FIXED ANNUITY RATES
TO RISE DOESN’T PAY
Keeping too much in cash puts you behind,
and you may not catch up.
If you’re considering buying a fixed-rate annuity, which acts much like a tax-deferred version of a bank CD, should you wait until rates move higher?
First, it’s impossible to know when or if annuity rates will move up. The rate you get today may be as good as or better than the one you’ll get if you wait.
Second, even if you do luck out and rates rise substantially, you’ll almost certainly come out behind. While you’re waiting, you’ll earn almost nothing in a money market fund or a bank savings account and only a bit more in a “high-yield” account. Depending on how long you wait, it may be nearly impossible to catch up later.
Despite recent declines, fixed-rate annuities still pay more than you might think. As of April 2021, you can earn up to 2.90% a year on a five-year fixed-rate annuity and up to 2.25% on a three-year contract, according to AnnuityAdvantage’s online annuity rate database. The top rate for a five-year CD is 1.15% and 0.95% for a three-year CD, according to Bankrate.

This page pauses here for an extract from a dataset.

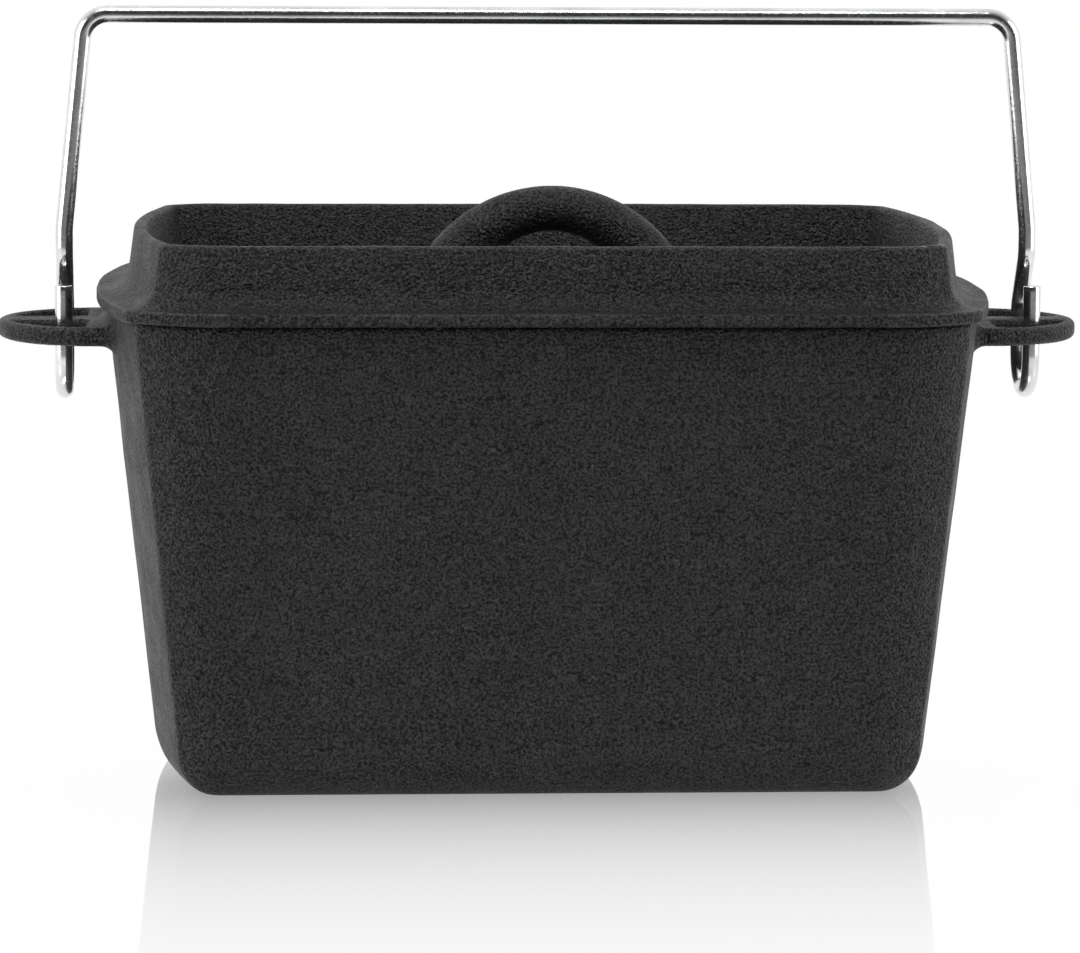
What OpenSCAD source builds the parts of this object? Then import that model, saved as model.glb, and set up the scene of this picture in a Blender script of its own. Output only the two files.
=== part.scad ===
// Rectangular lidded camp oven with a wire bail: pot, lift-off lid, swinging bail.
// Millimetres. +Z is up, +X runs along the pot, and the origin is the middle of the base.

/* [Pot] */
// Length of the pot over its top edge
pot_length = 300; // [260:1:330]
// Width of the pot over its top edge
pot_width = 191; // [170:1:220]
// Height of the pot from the base to the joint under the lid
pot_height = 163; // [140:0.5:190]
// Corner radius of the pot, seen from above, at its top edge
corner_radius = 40; // [36:1:55]
// Radius of the slight bow of the pot's short ends
end_radius = 330; // [300:10:800]
// Thickness of the pot's walls
wall = 5; // [4:0.5:7]
// Thickness of the pot's floor
floor_thickness = 6; // [5:0.5:9]
// Draft of the walls, in degrees from upright
draft = 6.2; // [3:0.1:7]
// Radius of the rounded edge round the base
base_radius = 14; // [8:1:16]
// Radius of the corner between the walls and the floor inside
inner_radius = 11; // [8:1:12]

/* [Ears] */
// Length of the pot over the tips of its two ears
length_over_ears = 376; // [366:1:390]
// Width of an ear
ear_width = 72; // [68:1:80]
// Thickness of an ear
ear_thickness = 6.4; // [5:0.2:8]
// How far the top of an ear lies below the joint under the lid
ear_drop = 7; // [6:0.2:10]
// Width of the metal left round the two holes of an ear
ear_margin = 4.5; // [4:0.5:6]
// Width of the bridge between the two holes, which the bail hooks round
bridge_width = 14; // [12:1:16]

/* [Lid] */
// How far the lid's flange stands out past the pot's top edge
flange_overhang = 4; // [2:0.5:6]
// Thickness of the lid's flange and plate
flange_thickness = 4.5; // [4:0.5:6]
// Height of the rim that stands on the lid, above the joint
rim_height = 25.6; // [20:0.2:32]
// How far the rim's top edge lies inside the pot's top edge
rim_inset = 9; // [7:0.2:10]
// Thickness of the rim at its top
rim_thickness = 4; // [3.5:0.5:6]
// Radius of the hollow between the rim and the flange
rim_foot_radius = 7; // [4:1:8]
// Depth of the lip that centres the lid inside the pot
lip_depth = 5; // [3:0.5:8]

/* [Loop handle] */
// Height of the top of the loop above the joint
loop_height = 39; // [34:1:44]
// Radius of the loop's outer arch
loop_outer_radius = 53; // [48:1:56]
// Radius of the finger opening under the loop
loop_inner_radius = 26; // [24:1:28]
// Thickness of the loop at its crown, from the opening to the top
loop_crown = 15.5; // [13:0.5:18]
// Width of the loop at its crown, across the lid
loop_width = 18; // [14:1:22]
// How far the loop sits towards the right-hand ear, off the lid's middle
loop_offset = 4; // [-4:0.5:4]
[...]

How delaying puts you behind
Let’s say you put $100,000 into a five-year annuity currently paying 2.90%. It will be worth $115,366 five years from now if you don't take withdrawals and let your interest compound.
Suppose you instead put your money in a money market account yielding 0.20% and wait for higher rates. After two years you’d be behind the annuity by $5,484. To catch up and achieve the same value at the end of five years, you’d need to find a three-year annuity paying 4.72%, which seems highly unlikely.
And this calculation doesn’t include the benefit of the annuity’s tax deferral.
Playing the interest-rate waiting game is a form of passive gambling, and it’s a bet you’re almost guaranteed to lose. But unlike Las Vegas, there’s no ‘house’ taking the money—you never earned the interest in the first place.
It doesn’t make financial sense to avoid longer-term fixed annuities when interest earnings can be dramatically improved over cash equivalents.
If you’re uncomfortable about locking in today’s rates, consider a strategy of half now and half later. Allocate today half of the funds you’re considering for fixed-rate annuities. Set aside the remaining half in case rates increase soon.
Emotions too often drive financial decisions. But the numbers show it’s better to commit to a fixed-rate annuity today rather than wait for some potential higher future interest rate that may never come.
Fixed annuity pros and cons
Before you invest in an annuity, be aware of the pros and cons.
Benefits include guaranteed set rates, unlimited tax-deferral until you take money out, lower taxes on Social Security benefits for some retirees, and some liquidity. Most fixed-rate annuities let you withdraw interest or up to 10 percent of the value annually without penalty. Larger amounts are subject to a surrender charge if withdrawn before the surrender period is over.
Another drawback is that the IRS penalizes annuity withdrawals before age 59½. So, don’t use an annuity for any money you’ll need before 59½. You’ll also have to pay income taxes on any interest withdrawn unless the annuity is in a Roth IRA.
Unlike bank CDs, annuities aren’t insured by the FDIC. But they are considered quite safe. Fixed annuities are guaranteed by life insurance companies, which are strictly regulated by the states to ensure solvency. And fixed annuities are also protected by state guaranty associations up to certain limits.